5.  **`WriteChapters`**
    *   *Purpose*: Generate the detailed content for each chapter of the tutorial.
    *   *Type*: **BatchNode**
    *   *Steps*:
        *   `prep`: Read `chapter_order` (list of indices), `abstractions`, and `files` from shared store. Initialize an empty instance variable `self.chapters_written_so_far`. Return an iterable list where each item corresponds to an *abstraction index* from `chapter_order`. Each item should contain chapter number, abstraction details, and a map of related file content (`{ "idx # path": content }` obtained via `get_content_for_indices`).
        *   `exec(item)`: Construct a prompt for `call_llm`. Ask it to write a beginner-friendly Markdown chapter about the current abstraction. Provide its description. Include a summary of previously written chapters (from `self.chapters_written_so_far`). Provide relevant code snippets (referenced by `index # path`). Add the generated chapter content to `self.chapters_written_so_far` for the next iteration's context. Return the chapter content.

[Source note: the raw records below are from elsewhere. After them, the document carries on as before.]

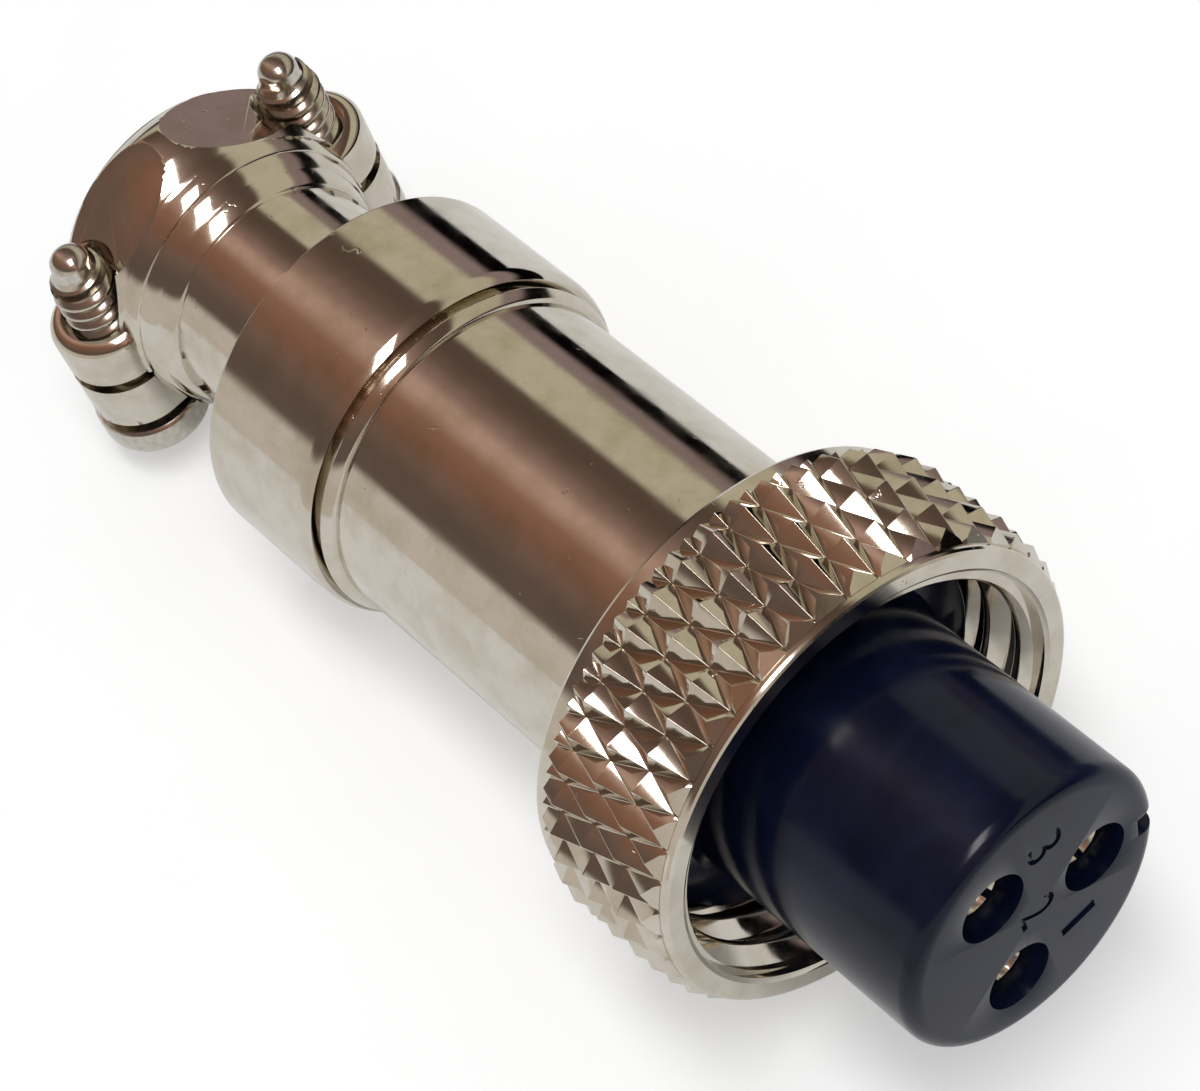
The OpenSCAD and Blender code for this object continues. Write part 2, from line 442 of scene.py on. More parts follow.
def linear(code: str) -> tuple[float, float, float, float]:
    """An sRGB hex colour as linear RGBA.

    Args:
        code: The colour, such as "#D4CDBF".

    Returns:
        Its linear red, green, blue and an alpha of 1.
    """
    channels = [int(code[i:i + 2], 16) / 255 for i in (1, 3, 5)]
    red, green, blue = (c / 12.92 if c <= 0.04045 else ((c + 0.055) / 1.055) ** 2.4 for c in channels)
    return red, green, blue, 1.0


def add_node(tree: bpy.types.NodeTree, kind: str, links: dict[str | int, Any] | None = None,
             values: dict[str | int, Any] | None = None, **settings: Any) -> bpy.types.Node:
    """Adds one node with its settings, constant inputs and incoming links.

    Args:
        tree: The node tree.
        kind: The node's type name.
        links: Input name or number to the output socket that feeds it.
        values: Input name or number to a constant.
        **settings: Properties of the node itself.

    Returns:
        The new node.
    """
    node = tree.nodes.new(kind)
    for key, value in settings.items():
        setattr(node, key, value)
    for key, value in (values or {}).items():
        node.inputs[key].default_value = value
    for key, socket in (links or {}).items():
        tree.links.new(socket, node.inputs[key])
    return node


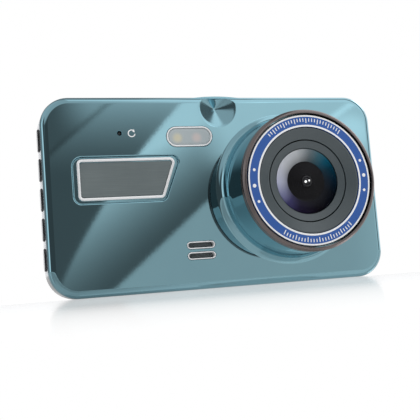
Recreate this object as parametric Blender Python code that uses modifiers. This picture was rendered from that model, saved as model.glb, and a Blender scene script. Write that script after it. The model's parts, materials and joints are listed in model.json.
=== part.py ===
"""Dash camera: a slim in-car camera with one wide-angle lens, side keys and a screen on its back.

+Z is up, the lens looks along -Y and +X is to the right as the lens side is seen. The origin is on
the surface that the camera stands on, under the middle of its bounding box. Every size below is in
millimetres in the body's own frame, where y = 0 is the front face and z = 0 the bottom edge, and
the helpers turn millimetres into metres. An optical piece is drawn by its height above the face.
"""
import math

import bmesh
import bpy

MM = 0.001

# Body
WIDTH = 106.0
HEIGHT = 58.6
DEPTH = 14.0
CORNER = 8.5
EDGE_ROUND = 2.2
FRONT_WALL = 1.8
SIDE_WALL = 1.6
FRAME_WALL = 1.5
GAP = 0.2
PART_GAP = 0.1
SPLIT_FRONT = 3.5
SPLIT_REAR = 10.5

# Lens assembly: radii, and heights above the front face
LENS_X = 21.6
LENS_Z = 29.1
LENS_PROUD = 17.6
BOSS_FOOT_R = 23.6
BOSS_R = 21.0
BOSS_TIP_R = 20.7
BOSS_TOP = 14.8
BOSS_COVE = 3.4
BORE_R = 18.85
BEZEL_R = 20.9
BEZEL_BORE_R = 19.75
FLANGE_R = 19.55
LABEL_TOP = 17.0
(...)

        *   `post(shared, prep_res, exec_res_list)`: `exec_res_list` contains the generated chapter Markdown content strings, ordered correctly. Assign this list directly to `shared["chapters"]`. Clean up `self.chapters_written_so_far`.

6.  **`CombineTutorial`**
    *   *Purpose*: Assemble the final tutorial files, including a Mermaid diagram using concise labels.
    *   *Type*: Regular
    *   *Steps*:
        *   `prep`: Read `project_name`, `relationships`, `chapter_order` (indices), `abstractions`, and `chapters` (list of content) from shared store. Generate a Mermaid `flowchart TD` string based on `relationships["details"]`, using indices to identify nodes and the concise `label` for edges. Construct the content for `index.md` (including summary, Mermaid diagram, textual relationship details using the `label`, and ordered links to chapters derived using `chapter_order` and `abstractions`). Define the output directory path (e.g., `./output_dir/project_name`). Prepare a list of `{ "filename": "01_...", "content": "..." }` for chapters.
        *   `exec`: Create the output directory. Write the generated `index.md` content. Iterate through the prepared chapter file list and write each chapter's content to its corresponding `.md` file in the output directory.
        *   `post`: Write the final `output_dir` path to `shared["final_output_dir"]`. Log completion.